Ludy Green (Foto: Divulgação)
As eleições dos Estados Unidos estão se aproximando. Qual dos candidatos à presidência você acredita ter a melhor abordagem nas questões referentes aos direitos das mulheres: Hillary Clinton ou Donald Trump?
Não consigo nem imaginar nenhum deles não tendo. Ambos precisarão ter políticas para as mulheres, pois nós somos as líderes, as mães, as que cuidam da casa. Quem quer que se torne o presidente dos Estados Unidos precisa ter medidas para os direitos das mulheres. Meu trabalho é apartidário porque toda a minha missão é baseada no combate da violência contra as mulheres, então precisamos continuar a luta independente da gestão eleita.
Você se considera uma feminista?
Eu me considero uma mulher que ama a família e que quer lutar contra a violência contra as mulheres. Não podemos fazer isso sozinhas, precisamos inserir os homens nessa luta. Por que? Aquele menino pode ter tido uma mãe que foi abusada ou sua filha pode sofrer abuso quando ele crescer, talvez ele próprio tenha sido a vítima. Não dá para saber. Então não podemos separar, precisamos lutar junto com os homens.
Várias campanhas têm realizado ações com esse viés, como a He For She (Ele por Ela, em tradução literal), da Organização das Nações Unidas (ONU), por exemplo. Como integrar os homens nessa luta?

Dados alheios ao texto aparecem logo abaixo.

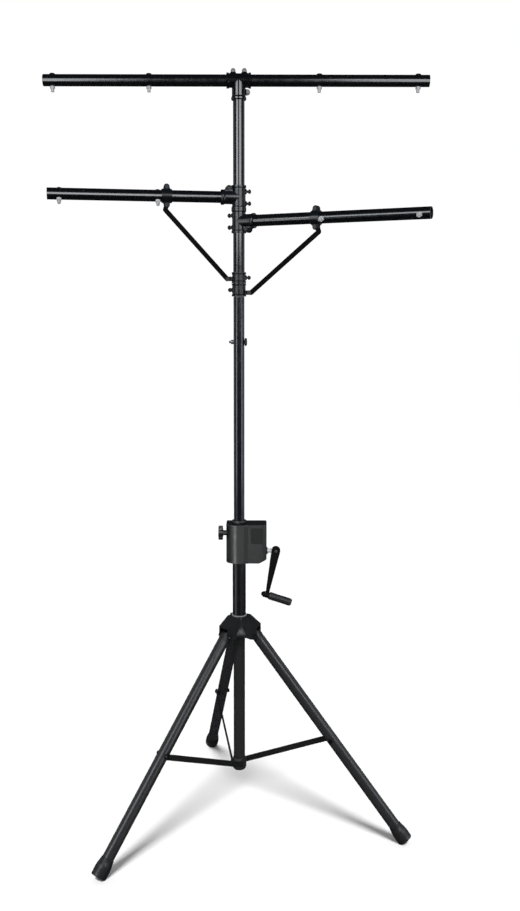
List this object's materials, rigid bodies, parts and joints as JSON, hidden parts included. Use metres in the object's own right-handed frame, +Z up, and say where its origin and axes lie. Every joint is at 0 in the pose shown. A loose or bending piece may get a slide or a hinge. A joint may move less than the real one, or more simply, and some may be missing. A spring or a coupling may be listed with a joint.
{
  "type": "crank lighting stand",
  "caption": "Floor stand with a folding tripod, geared hand-crank column, telescoping mast, crossbar and braced side arms for hanging stage lights.",
  "frame": {"origin": "on the floor, on the axis of the mast", "axes": "+Z up along the mast, +X along the crossbar towards the crank side, -Y the front"},
  "size_m": [1.2, 0.9907, 2.4793],
  "materials": {
    "column_paint": "satin black powder coat",
    "post_paint": "matte charcoal powder coat",
    "lift_paint": "semi-gloss blue-black anodised look",
    "kit_paint": "gloss black paint",
    "leg_paint": "satin charcoal powder coat",
    "strut_paint": "matte black paint",
    "brace_black": "matte black paint",
    "crank_black": "matte black paint",
    "hub_black": "satin charcoal glass-filled nylon",
    "box_plastic": "satin charcoal moulded plastic",
    "collar_plastic": "black moulded plastic",
    "knob_plastic": "black moulded plastic",
    "grip_plastic": "black textured plastic",
    "nylon": "natural nylon",
    "ring_grey": "light grey plastic",
    "boot_rubber": "dark rubber",
    "zinc": "bright zinc plate",
    "zinc_dark": "blackened steel",
    "pin_grey": "grey steel",
    "inner_zinc": "zinc-plated steel",
    "gear_steel": "cut steel",
    "bronze": "sintered bronze"
  },
  "bodies": {
    "column": {"main_tube": "column_paint", "guide_bush": "nylon", "tripod_hub": "hub_black", "hub_ring": "ring_grey", "leg_pivot_bolts": "zinc_dark", "gearbox_housing": "box_plastic", "gearbox_cover": "box_plastic", "housing_screws": "zinc_dark", "shaft_bushes": "bronze"},
    "post": {"lower_post": "post_paint", "spreader_collar": "collar_plastic"},
    "leg_left_body": {"leg_left": "leg_paint", "leg_knuckle_left": "hub_black", "foot_left": "boot_rubber", "strut_bolt_left": "zinc_dark"},
    "strut_left_body": {"strut_left": "strut_paint"},
    "leg_right_body": {"leg_right": "leg_paint", "leg_knuckle_right": "hub_black", "foot_right": "boot_rubber", "strut_bolt_right": "zinc_dark"},
    "strut_right_body": {"strut_right": "strut_paint"},
    "leg_rear_body": {"leg_rear": "leg_paint", "leg_knuckle_rear": "hub_black", "foot_rear": "boot_rubber", "strut_bolt_rear": "zinc_dark"},
    "strut_rear_body": {"strut_rear": "strut_paint"},
    "lift": {"lift_tube": "lift_paint", "lift_tube_foot": "nylon", "guide_pin": "zinc"},
    "clamp_bolt": {"mast_clamp_bolt": "knob_plastic"},
    "inner": {"top_section_tube": "inner_zinc", "top_section_foot": "nylon"},
    "t_bar": {"t_bar_mast": "kit_paint", "top_tee": "kit_paint", "top_tee_bolts": "zinc", "crossbar": "kit_paint", "crossbar_bolts": "zinc"},
    "left_arm": {"left_tee": "kit_paint", "left_arm_clamp": "kit_paint", "left_arm_tube": "kit_paint", "left_light_bolts": "zinc", "left_brace": "brace_black", "left_brace_collar": "kit_paint", "left_arm_fasteners": "zinc_dark"},
    "right_arm": {"right_tee": "kit_paint", "right_arm_clamp": "kit_paint", "right_arm_tube": "kit_paint", "right_light_bolts": "zinc", "right_brace": "brace_black", "right_brace_collar": "kit_paint", "right_arm_fasteners": "zinc_dark"},
    "pinion": {"rack_pinion": "gear_steel", "reduction_gear": "gear_steel"},
    "crank_spindle": {"crank_shaft": "zinc", "crank_pin": "pin_grey"},
    "crank": {"crank_arm": "crank_black", "grip_pin": "crank_black"},
    "grip": {"crank_grip": "grip_plastic"},
    "knob": {"lock_knob": "knob_plastic", "lock_screw": "zinc"}
  },
  "joints": [
    {"name": "tripod_fold_slide", "type": "slide", "parent": "column", "child": "post", "axis": [0, 0, -1], "range_m": [0, 0.29987]},
    {"name": "leg_left_fold", "type": "hinge", "parent": "column", "child": "leg_left_body", "pos_m": [-0.04429, -0.04048, 0.6628], "axis": [0.6747, -0.7381, 0], "range_deg": [0, 38.52]},
    {"name": "strut_left_swing", "type": "hinge", "parent": "leg_left_body", "child": "strut_left_body", "pos_m": [-0.23965, -0.21906, 0.33028], "axis": [-0.6747, 0.7381, 0], "range_deg": [0, 98.31]},
    {"name": "leg_right_fold", "type": "hinge", "parent": "column", "child": "leg_right_body", "pos_m": [0.0572, -0.01811, 0.6628], "axis": [0.3019, 0.9533, 0], "range_deg": [0, 38.52]},
    {"name": "strut_right_swing", "type": "hinge", "parent": "leg_right_body", "child": "strut_right_body", "pos_m": [0.30954, -0.09801, 0.33028], "axis": [-0.3019, -0.9533, 0], "range_deg": [0, 98.31]},
    {"name": "leg_rear_fold", "type": "hinge", "parent": "column", "child": "leg_rear_body", "pos_m": [-0.01291, 0.05859, 0.6628], "axis": [-0.9766, -0.2152, 0], "range_deg": [0, 38.52]},
    {"name": "strut_rear_swing", "type": "hinge", "parent": "leg_rear_body", "child": "strut_rear_body", "pos_m": [-0.06989, 0.31707, 0.33028], "axis": [0.9766, 0.2152, 0], "range_deg": [0, 98.31]},
    {"name": "lift_slide", "type": "slide", "parent": "column", "child": "lift", "axis": [0, 0, 1], "range_m": [0, 0.6]},
    {"name": "pinion_spin", "type": "hinge", "parent": "column", "child": "pinion", "pos_m": [0, 0.0287, 0.9658], "axis": [1, 0, 0], "continuous": true},
    {"name": "crank_spin", "type": "hinge", "parent": "column", "child": "crank_spindle", "pos_m": [0.11, 0.02, 0.94098], "axis": [1, 0, 0], "continuous": true},
    {"name": "crank_fold", "type": "hinge", "parent": "crank_spindle", "child": "crank", "pos_m": [0.1224, 0.02, 0.94098], "axis": [0, -1, 0], "range_deg": [0, 85]},
    {"name": "grip_spin", "type": "hinge", "parent": "crank", "child": "grip", "pos_m": [0.09273, 0.02, 0.78834], "axis": [0.9511, 0, -0.309], "continuous": true},
    {"name": "lock_knob_turn", "type": "hinge", "parent": "column", "child": "knob", "pos_m": [-0.06, 0, 1.0066], "axis": [1, 0, 0], "range_deg": [0, 360]},
    {"name": "clamp_bolt_turn", "type": "hinge", "parent": "lift", "child": "clamp_bolt", "pos_m": [0.02, 0, 1.6354], "axis": [1, 0, 0], "range_deg": [0, 360]},
    {"name": "top_section_slide", "type": "slide", "parent": "lift", "child": "inner", "axis": [0, 0, 1], "range_m": [0, 0.43]},
    {"name": "t_bar_swivel", "type": "hinge", "parent": "inner", "child": "t_bar", "pos_m": [0, 0, 1.8408], "axis": [0, 0, 1], "continuous": true},
    {"name": "left_arm_swivel", "type": "hinge", "parent": "t_bar", "child": "left_arm", "pos_m": [0, 0, 2.089], "axis": [0, 0, 1], "range_deg": [-60, 60]},
    {"name": "right_arm_swivel", "type": "hinge", "parent": "t_bar", "child": "right_arm", "pos_m": [0, 0, 2.0156], "axis": [0, 0, 1], "range_deg": [-60, 60]}
  ],
  "couplings": [
    {"joint": "leg_left_fold", "follows": "tripod_fold_slide", "rad_per_m": 2.242},
    {"joint": "strut_left_swing", "follows": "tripod_fold_slide", "rad_per_m": 5.7222},
    {"joint": "leg_right_fold", "follows": "tripod_fold_slide", "rad_per_m": 2.242},
    {"joint": "strut_right_swing", "follows": "tripod_fold_slide", "rad_per_m": 5.7222},
    {"joint": "leg_rear_fold", "follows": "tripod_fold_slide", "rad_per_m": 2.242},
    {"joint": "strut_rear_swing", "follows": "tripod_fold_slide", "rad_per_m": 5.7222},
    {"joint": "pinion_spin", "follows": "lift_slide", "rad_per_m": -83.333},
    {"joint": "crank_spin", "follows": "lift_slide", "rad_per_m": 166.67}
  ]
}
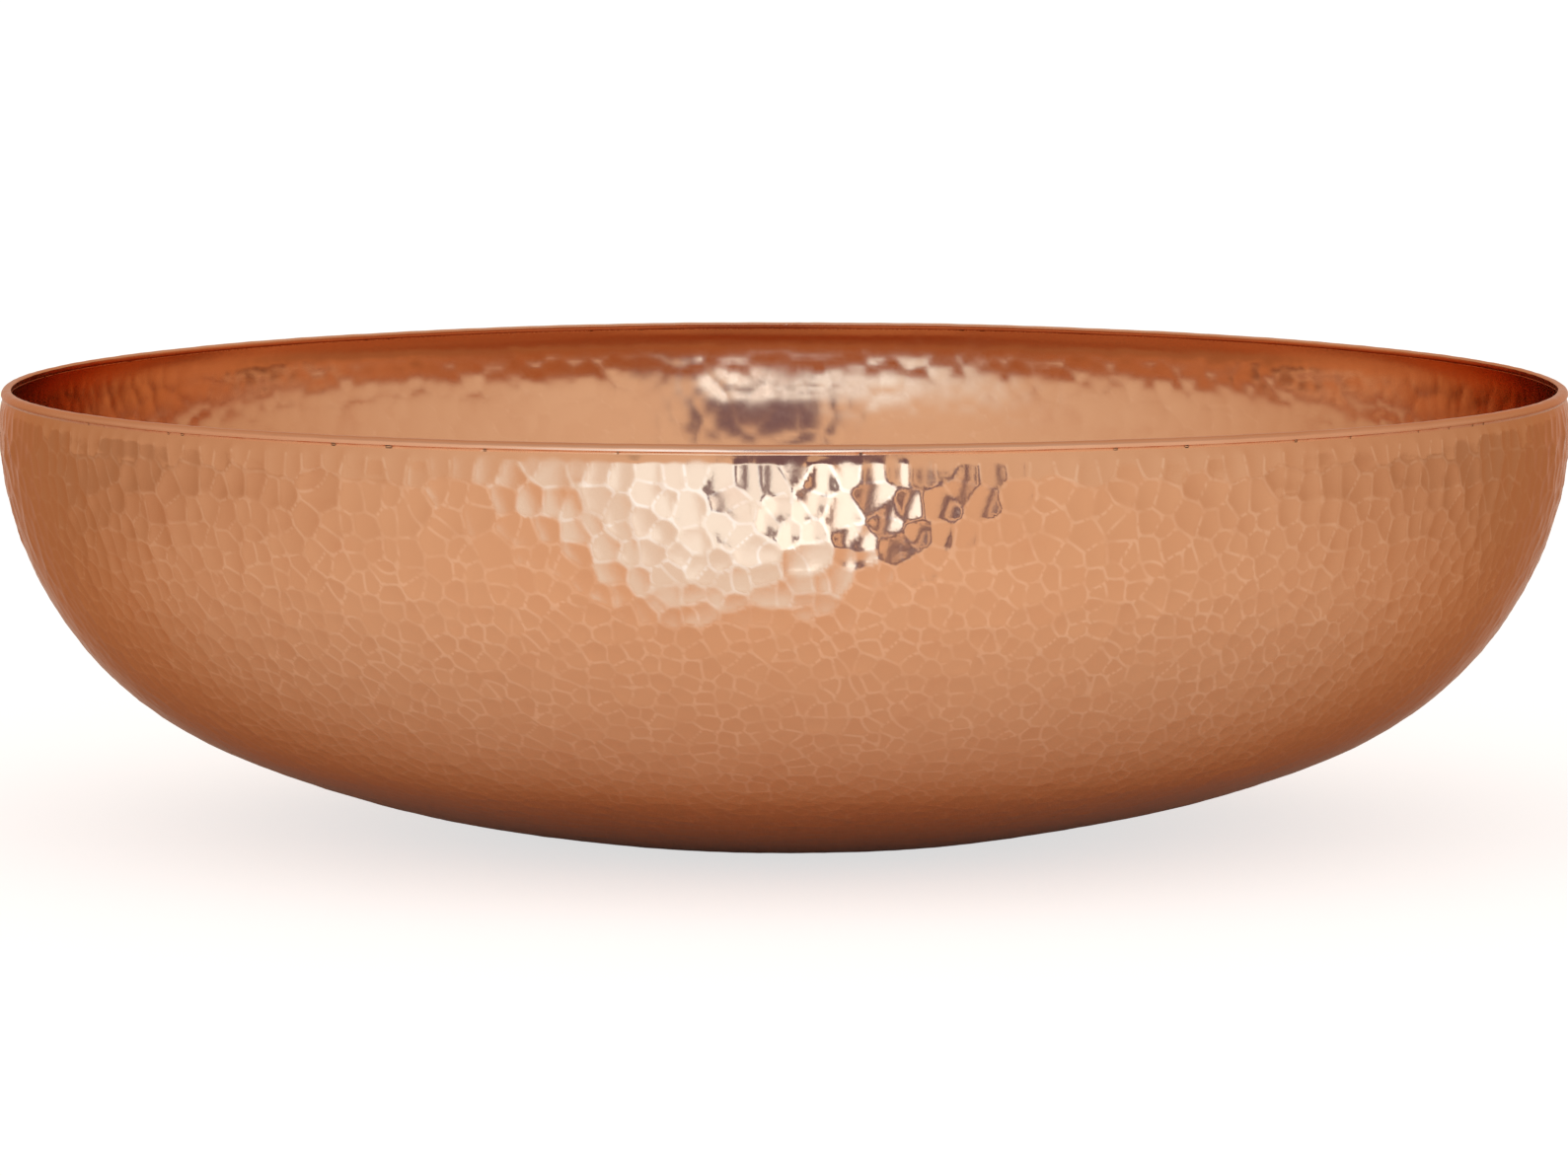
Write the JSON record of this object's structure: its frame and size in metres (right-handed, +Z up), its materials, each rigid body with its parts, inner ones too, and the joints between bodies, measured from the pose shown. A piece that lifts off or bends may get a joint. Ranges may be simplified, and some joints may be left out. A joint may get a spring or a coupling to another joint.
{
  "type": "hammered copper bowl",
  "caption": "Wide shallow round bowl raised from copper sheet, hammered all over, with a small resting flat and a round-topped hoop brazed on its rim.",
  "frame": {"origin": "centre of the flat that the bowl rests on, at the bottom of its bounding box", "axes": "+Z up along the bowl's axis, towards the mouth; X and Y lie in the plane of the rim, and the hoop's scarf joint faces +Y"},
  "size_m": [0.3999, 0.4, 0.115],
  "materials": {
    "hammered_copper": "polished copper, hammered facets, a little warm tarnish",
    "rim_copper": "polished copper, filed and rubbed smooth by hand",
    "braze": "dull copper-phosphorus braze with small dark pinholes"
  },
  "bodies": {
    "root": {"bowl_shell": "hammered_copper", "rim_hoop": "rim_copper", "seam_braze": "braze", "scarf_braze": "braze"}
  },
  "joints": []
}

Há 16 anos, me arrisquei colocando 10 homens no painel de diretores da minha organização ao lado de cinco mulheres. E ela funcionou porque esses homens se esforçaram para isso. Eu os contratei, pressionei, guiei e eles conseguiram. Quando eu fiz isso todo mundo pensou que eu estivesse louca, porque na época ninguém pensava sobre essa possibilidade. Mas colocar os homens na luta faz diferença, porque eles querem fazer parte disso e ajudar. Muitas vezes eles nem sabem é a violência: alguns nunca foram educados para entender o que pode ser um ato violento. Por isso é importante criar programas para educar crianças pequenas para entender a diferença entre o que é brincadeira e o que é violência.
Você sente que as questões relacionadas às mulheres e seus direitos têm sido mais discutidas publicamente de uns anos para cá?
Sim. Percebi que várias pessoas têm se aberto mais em relação a isso. Quando trabalhamos no Ato de Violência contra as Mulheres, constatamos que houve um crescimento de 51% no número de pessoas dispostas a relatar suas experiências com violência doméstica. Outro aspecto que fez muita diferença nos Estados Unidos é o aumento na participação de mulheres famosas em causas sobre essa questão. Elas não estão se escondendo, mesmo correndo riscos, buscam ajuda na comunidade.
Como falamos na questão sobre tráfico humano, existe uma narrativa que culpa as mulheres pelas coisas ruins que acontecem com elas. Essa narrativa pode mudar conforme essas discussões ganham mais destaque na mídia e na cultura popular?
Completamente. A mensagem que a mídia passa é muito importante. Essas mensagens estão deixando as mulheres que passaram por situações de abuso mais fortes, dando mais confiança para elas cuidarem de suas famílias e de si mesmas.